Shooting in North- Diversity Blog
Once again there's been a shooting in North Minneapolis. It happened at a birthday party for a 21-year-old. An 18-year-old was killed and another man was injured. It's a shame and tragedy. (I'm guessing that Nick Coleman is going to write a story about it.) The Star Tribune covered it like it was an action film. The Pi Press gave it a brief mention, merely numbers of dead and wounded from the police report.
Although Minneapolitans might congratulate themselves on how progressive they are, the fact is that much like there are two Americas, North and South (and Texas), there are two Minneapolis' (and Minneapolis, Kansas). It's commonly listed in the top five most segregated cities in the country, people in South might not see evidence of this, but, North is the reason.
I used to live in North Minneapolis. Albeit in the only house of white people on the block, but it was a whole different world as far as infrastructure that exists (no grocery stores, no clubs, no bars, etc.). There are some youth centers and some highly-trafficked liquor stores. But, all in all, there's nothing to do. In my limited experience I would think that if there was something to do, you wouldn't so often get these kids killing each other or bystanders. In this case it was an 18-year-old and a 21-year-old. But this observation isn't usually reflected in city policy which, apart from some limited economic development, mostly ignores North. And the stories that cover crime never touch on it.
I looked into the racial disparity in the newsrooms of the local papers, from 2002 stats it looks like they've almost doubled in the previous ten years. Respectively, from 7% to 14% and 12% to 18%. I think in this case though it's less of an easy subject to slide into the generic "people of color" label. That, obviously, reflects many different ethnicities and experiences, including, the very valid one of economy and education. Obviously there's little to do about the education, someone without a high school diploma probably can't write up to level for a metropolitan newspaper. But, something I've spoken with my roommate about, who is a producer at MPR, is that so many people in the media come down the same career path. Pretty nice high school and privileged background, to a nice college, maybe grad school, and then straight into the media world of internships and careers. Not to say that it's an easy path necessarily. But how does it skew the perceptions of the reporters?

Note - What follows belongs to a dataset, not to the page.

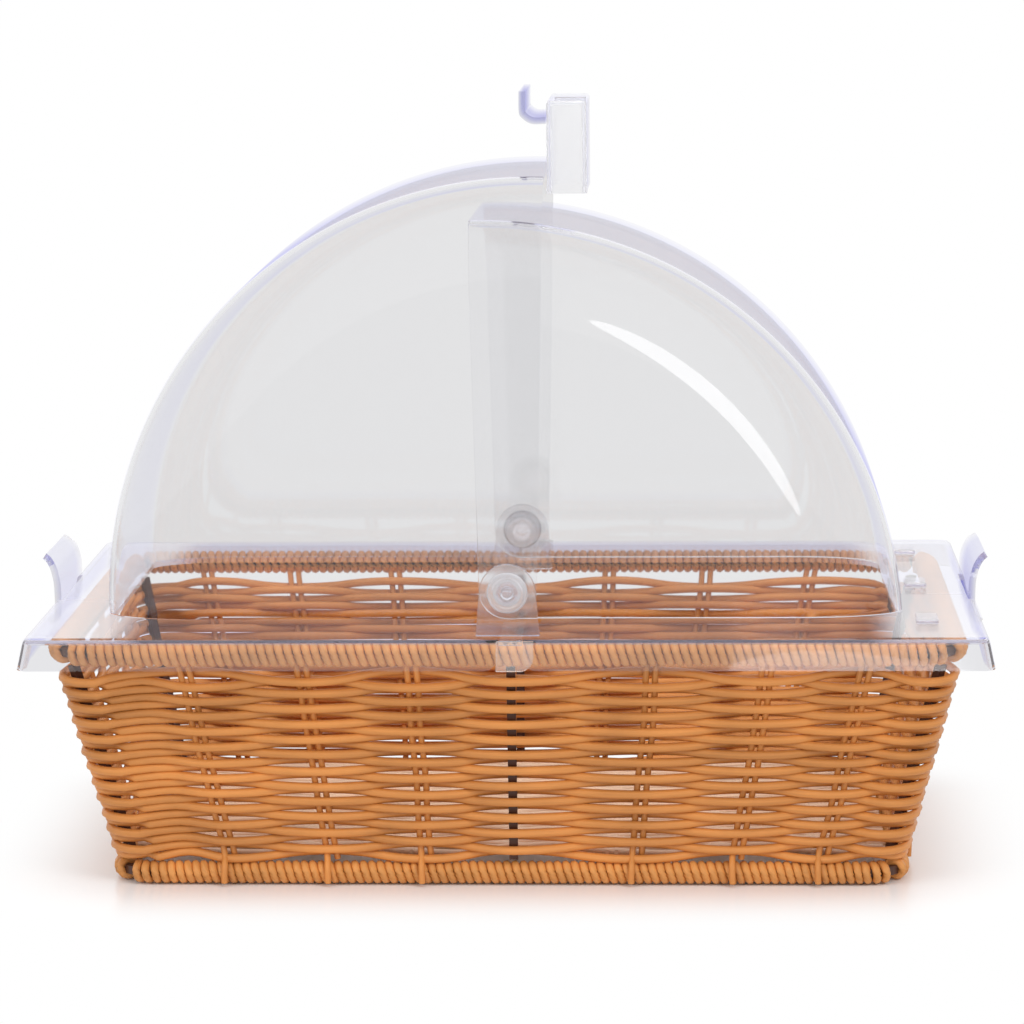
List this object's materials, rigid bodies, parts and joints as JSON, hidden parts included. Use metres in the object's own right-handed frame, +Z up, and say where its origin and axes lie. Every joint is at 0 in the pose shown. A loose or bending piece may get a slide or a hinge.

Sometimes from this crime in North articles I get the feeling that I'm reading the same story time and again. When crime happens in other areas, more context is provided, more sympathy is shown to the victims and their families. Is this relevant to the background of the reporters and editors?
This isn't only relevant to crime in high-poverty areas.How does someone in a skilled white collar career like journalism relate to no-collar or blue-collar workers in a labor dispute? How does someone who never interacts with illegal immigrants cover their stories? Or minimum-wage workers for people who've never struggled except with student loans? Barbara Ehrenriech addressed some of these issues years back, but it was controversial in educated circles who said she was just playing and not really living the true situation of working-class in America. So are those the options, go live forever as a working-class person, or just give up (and maybe pretend that working people don't really exist?)? Obviously not. But, there's no easy answer, just a dialog.